— INSTRUCTIONS TO FOLLOW —
Copy exactly the lines of the material below that run from the one containing "Model this object" through the one containing "the front nut.". Copy no other lines.

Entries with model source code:
** begin **

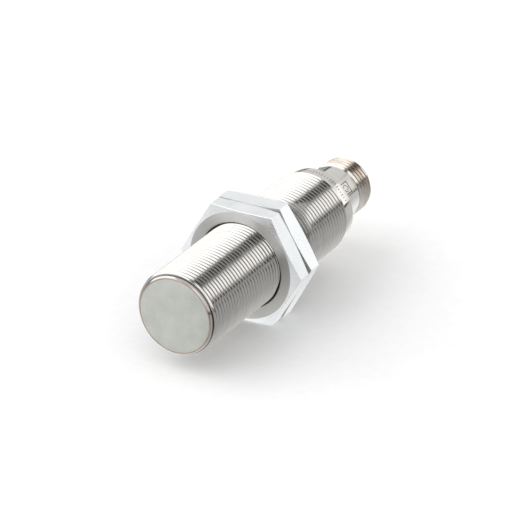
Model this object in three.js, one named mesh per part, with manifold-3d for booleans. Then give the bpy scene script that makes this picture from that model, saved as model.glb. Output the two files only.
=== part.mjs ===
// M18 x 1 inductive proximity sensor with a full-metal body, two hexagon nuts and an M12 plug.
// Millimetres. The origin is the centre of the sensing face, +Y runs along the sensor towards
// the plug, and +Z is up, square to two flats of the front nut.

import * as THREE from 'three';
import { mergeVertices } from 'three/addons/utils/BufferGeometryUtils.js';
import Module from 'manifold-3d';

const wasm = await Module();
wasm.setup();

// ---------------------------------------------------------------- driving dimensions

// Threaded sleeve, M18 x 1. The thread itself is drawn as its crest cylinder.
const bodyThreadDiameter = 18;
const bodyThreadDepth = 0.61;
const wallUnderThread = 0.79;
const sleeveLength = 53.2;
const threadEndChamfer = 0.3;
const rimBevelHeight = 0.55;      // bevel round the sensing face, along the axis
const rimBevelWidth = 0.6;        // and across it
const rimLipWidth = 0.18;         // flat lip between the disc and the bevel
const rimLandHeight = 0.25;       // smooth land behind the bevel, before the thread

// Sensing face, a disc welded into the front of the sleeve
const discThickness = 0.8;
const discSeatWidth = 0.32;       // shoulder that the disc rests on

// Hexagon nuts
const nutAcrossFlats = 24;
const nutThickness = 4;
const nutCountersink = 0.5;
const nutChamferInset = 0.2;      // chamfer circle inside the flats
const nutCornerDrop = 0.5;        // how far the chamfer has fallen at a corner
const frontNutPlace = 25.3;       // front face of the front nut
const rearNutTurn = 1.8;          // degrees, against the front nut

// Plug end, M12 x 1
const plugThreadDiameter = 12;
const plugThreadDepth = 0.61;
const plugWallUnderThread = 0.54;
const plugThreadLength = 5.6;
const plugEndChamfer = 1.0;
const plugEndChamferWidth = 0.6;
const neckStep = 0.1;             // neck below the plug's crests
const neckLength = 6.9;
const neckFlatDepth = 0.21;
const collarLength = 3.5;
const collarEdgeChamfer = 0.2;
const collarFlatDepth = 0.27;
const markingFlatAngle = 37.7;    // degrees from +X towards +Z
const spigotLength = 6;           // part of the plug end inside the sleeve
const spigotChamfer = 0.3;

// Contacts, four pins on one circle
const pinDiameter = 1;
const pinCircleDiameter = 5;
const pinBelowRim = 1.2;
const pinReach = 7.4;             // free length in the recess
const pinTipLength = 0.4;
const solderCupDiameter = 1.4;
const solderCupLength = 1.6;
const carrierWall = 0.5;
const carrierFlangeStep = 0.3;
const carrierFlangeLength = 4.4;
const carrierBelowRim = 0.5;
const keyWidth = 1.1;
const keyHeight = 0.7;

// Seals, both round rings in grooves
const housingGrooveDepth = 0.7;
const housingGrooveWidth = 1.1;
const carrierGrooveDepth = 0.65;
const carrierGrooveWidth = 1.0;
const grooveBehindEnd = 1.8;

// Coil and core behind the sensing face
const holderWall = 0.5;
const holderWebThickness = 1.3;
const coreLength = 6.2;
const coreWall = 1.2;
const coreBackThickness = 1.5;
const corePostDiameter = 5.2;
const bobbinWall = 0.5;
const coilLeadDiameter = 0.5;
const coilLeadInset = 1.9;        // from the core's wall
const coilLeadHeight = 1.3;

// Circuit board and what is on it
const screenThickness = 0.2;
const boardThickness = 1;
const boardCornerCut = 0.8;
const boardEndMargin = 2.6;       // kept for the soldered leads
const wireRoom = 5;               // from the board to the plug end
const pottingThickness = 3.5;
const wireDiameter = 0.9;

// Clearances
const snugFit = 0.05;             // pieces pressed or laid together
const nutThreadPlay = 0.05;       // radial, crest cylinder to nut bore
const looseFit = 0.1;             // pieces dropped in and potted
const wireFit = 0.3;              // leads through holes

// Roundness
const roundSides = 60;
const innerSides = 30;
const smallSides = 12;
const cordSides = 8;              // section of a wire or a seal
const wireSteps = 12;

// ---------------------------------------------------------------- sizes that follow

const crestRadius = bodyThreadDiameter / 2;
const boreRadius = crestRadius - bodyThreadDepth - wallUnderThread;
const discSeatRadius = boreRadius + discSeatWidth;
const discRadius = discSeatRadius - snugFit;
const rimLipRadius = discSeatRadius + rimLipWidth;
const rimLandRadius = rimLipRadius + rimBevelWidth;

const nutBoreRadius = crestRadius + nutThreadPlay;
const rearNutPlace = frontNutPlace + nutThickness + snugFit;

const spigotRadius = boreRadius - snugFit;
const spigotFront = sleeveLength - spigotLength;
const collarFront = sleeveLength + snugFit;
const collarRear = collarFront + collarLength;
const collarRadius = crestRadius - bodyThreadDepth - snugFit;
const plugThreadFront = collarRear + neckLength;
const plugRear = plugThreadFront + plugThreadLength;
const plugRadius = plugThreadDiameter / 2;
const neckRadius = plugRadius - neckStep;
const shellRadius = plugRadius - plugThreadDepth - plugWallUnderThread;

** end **
** begin **

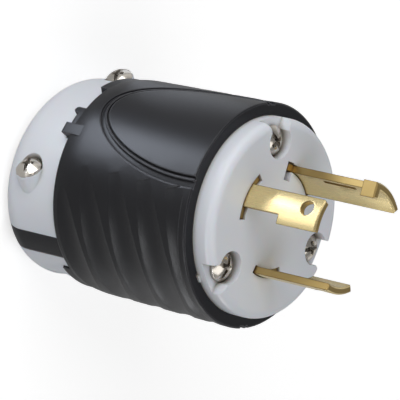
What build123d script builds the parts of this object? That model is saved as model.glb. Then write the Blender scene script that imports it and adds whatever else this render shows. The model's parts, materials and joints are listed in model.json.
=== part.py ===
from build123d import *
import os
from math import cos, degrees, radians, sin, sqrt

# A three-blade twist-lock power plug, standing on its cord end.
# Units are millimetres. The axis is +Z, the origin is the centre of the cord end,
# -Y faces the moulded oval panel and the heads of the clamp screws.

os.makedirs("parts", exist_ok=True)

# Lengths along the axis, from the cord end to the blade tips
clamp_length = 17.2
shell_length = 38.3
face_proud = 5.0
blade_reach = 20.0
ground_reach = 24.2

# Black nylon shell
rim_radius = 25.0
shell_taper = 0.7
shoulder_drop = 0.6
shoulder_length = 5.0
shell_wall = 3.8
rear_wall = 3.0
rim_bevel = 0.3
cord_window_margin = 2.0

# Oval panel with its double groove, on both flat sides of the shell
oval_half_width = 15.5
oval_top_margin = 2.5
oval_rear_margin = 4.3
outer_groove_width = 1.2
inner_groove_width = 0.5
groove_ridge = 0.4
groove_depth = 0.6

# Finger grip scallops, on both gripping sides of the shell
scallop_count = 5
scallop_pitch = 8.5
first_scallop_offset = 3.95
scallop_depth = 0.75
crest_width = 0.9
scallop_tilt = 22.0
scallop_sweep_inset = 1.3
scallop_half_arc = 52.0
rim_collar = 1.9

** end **
** begin **

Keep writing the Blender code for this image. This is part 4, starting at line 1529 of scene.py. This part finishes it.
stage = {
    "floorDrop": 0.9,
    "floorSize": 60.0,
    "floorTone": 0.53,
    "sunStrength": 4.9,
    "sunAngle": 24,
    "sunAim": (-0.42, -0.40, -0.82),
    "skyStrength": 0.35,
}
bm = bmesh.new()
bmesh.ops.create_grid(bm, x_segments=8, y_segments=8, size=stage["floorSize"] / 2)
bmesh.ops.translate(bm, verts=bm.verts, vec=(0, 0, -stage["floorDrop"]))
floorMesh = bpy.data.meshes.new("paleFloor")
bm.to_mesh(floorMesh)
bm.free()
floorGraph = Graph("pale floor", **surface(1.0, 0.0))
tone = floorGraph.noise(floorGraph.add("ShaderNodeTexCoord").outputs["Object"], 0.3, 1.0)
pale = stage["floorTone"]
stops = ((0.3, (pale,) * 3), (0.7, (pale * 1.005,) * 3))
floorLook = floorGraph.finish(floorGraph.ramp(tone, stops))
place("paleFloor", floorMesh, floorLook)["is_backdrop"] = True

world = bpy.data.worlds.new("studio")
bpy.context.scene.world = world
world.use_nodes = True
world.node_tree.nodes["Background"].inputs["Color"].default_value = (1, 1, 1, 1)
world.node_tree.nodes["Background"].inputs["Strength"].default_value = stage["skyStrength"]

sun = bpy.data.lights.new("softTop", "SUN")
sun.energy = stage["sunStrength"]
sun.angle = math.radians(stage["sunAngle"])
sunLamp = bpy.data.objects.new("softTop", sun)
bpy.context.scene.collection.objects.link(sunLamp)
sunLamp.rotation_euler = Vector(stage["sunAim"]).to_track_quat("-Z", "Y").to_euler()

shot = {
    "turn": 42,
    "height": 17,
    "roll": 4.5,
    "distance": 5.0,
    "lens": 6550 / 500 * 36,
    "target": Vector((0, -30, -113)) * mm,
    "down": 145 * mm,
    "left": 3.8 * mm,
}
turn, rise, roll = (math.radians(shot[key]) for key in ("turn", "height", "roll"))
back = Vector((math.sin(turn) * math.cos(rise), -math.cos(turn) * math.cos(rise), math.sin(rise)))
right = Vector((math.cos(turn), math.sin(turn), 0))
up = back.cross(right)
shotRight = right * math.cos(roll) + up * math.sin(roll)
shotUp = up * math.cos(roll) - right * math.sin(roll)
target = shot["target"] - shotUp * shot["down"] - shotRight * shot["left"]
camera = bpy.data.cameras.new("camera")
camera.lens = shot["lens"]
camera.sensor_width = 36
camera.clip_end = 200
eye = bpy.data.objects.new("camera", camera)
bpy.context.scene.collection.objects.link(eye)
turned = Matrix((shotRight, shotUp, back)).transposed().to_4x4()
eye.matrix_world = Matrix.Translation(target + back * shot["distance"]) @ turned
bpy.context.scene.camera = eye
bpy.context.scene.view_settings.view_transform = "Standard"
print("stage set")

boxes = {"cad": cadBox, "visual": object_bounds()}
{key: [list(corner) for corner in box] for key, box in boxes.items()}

** end **

— FULL RESPONSE —
Model this object in three.js, one named mesh per part, with manifold-3d for booleans. Then give the bpy scene script that makes this picture from that model, saved as model.glb. Output the two files only.
=== part.mjs ===
// M18 x 1 inductive proximity sensor with a full-metal body, two hexagon nuts and an M12 plug.
// Millimetres. The origin is the centre of the sensing face, +Y runs along the sensor towards
// the plug, and +Z is up, square to two flats of the front nut.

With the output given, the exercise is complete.